Interactive Brokers' 2025 recap highlights a year of significant scale, with over 1 million net new accounts added and client equity expanded, reinforcing operating leverage. This growth translated into profit, contributing to record net revenues and pre-tax margins of 79% in Q4 2025, as noted in recent filings. However, the DeepValue report underscores that such performance is cyclically dependent on elevated trading volumes and favorable interest rates, which may not be sustainable. Management's disclosures acknowledge retail participation is unpredictable and net interest income is sensitive to rate cuts, with a ~$335 million impact per 100 bps decline, posing earnings risks.

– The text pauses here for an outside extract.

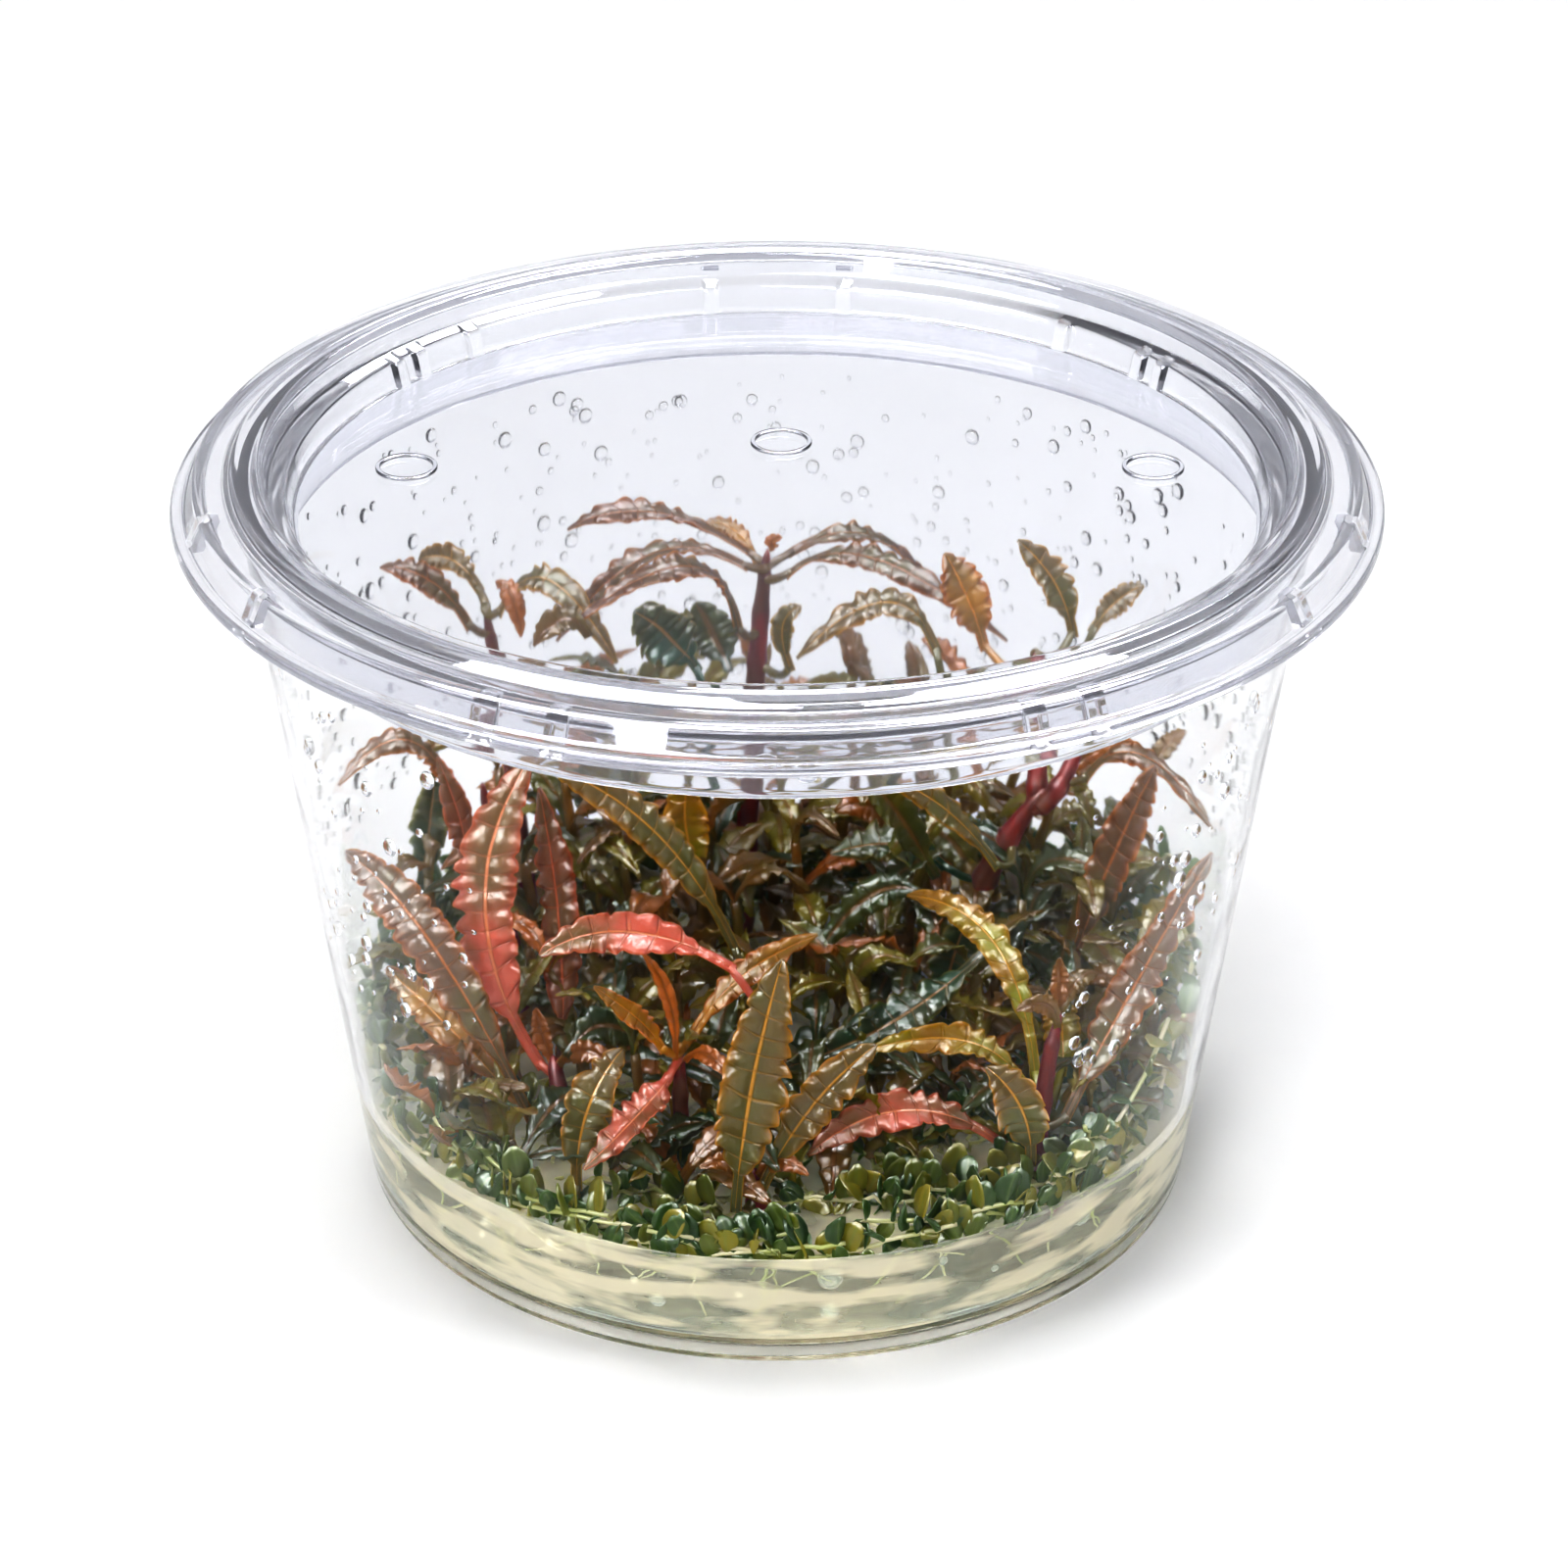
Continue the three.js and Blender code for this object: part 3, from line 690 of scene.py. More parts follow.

Despite the positive narrative, underlying vulnerabilities from normalization and a high valuation at ~21x trailing EPS suggest the stock's recent run may have priced in optimistic assumptions.

Implication

The addition of over 1 million accounts and expanded client equity strengthens IBKR's operating leverage, supporting its high-margin, technology-driven model. However, with 61% of 2024 revenue from net interest income, further global rate cuts could mechanically pressure earnings by up to ~$335 million per 100 bps, as per disclosed sensitivities. Evidence from late-2025 data indicates account growth is normalizing to high-teens from peak levels, signaling potential activity deceleration. At a ~21x trailing P/E after a ~58% 12-month gain, the stock embeds expectations for sustained double-digit growth, leaving limited margin of safety if trading or rates soften. Therefore, while the scale achievements are real, investors should prioritize patience, seeking entry near $65 or waiting for clearer signs of durable margins amid cyclical headwinds.

Thesis delta

The 2025 recap confirms IBKR's execution in scaling its platform during favorable market conditions, aligning with the base case of solid but slower growth. However, it does not shift the investment thesis, as valuation remains full at ~21x EPS and cyclical risks from rate cuts and activity normalization persist, maintaining the 'WAIT' rating. Investors should continue to monitor monthly metrics and rate environments for reassessment, with no fundamental change to the cautious stance.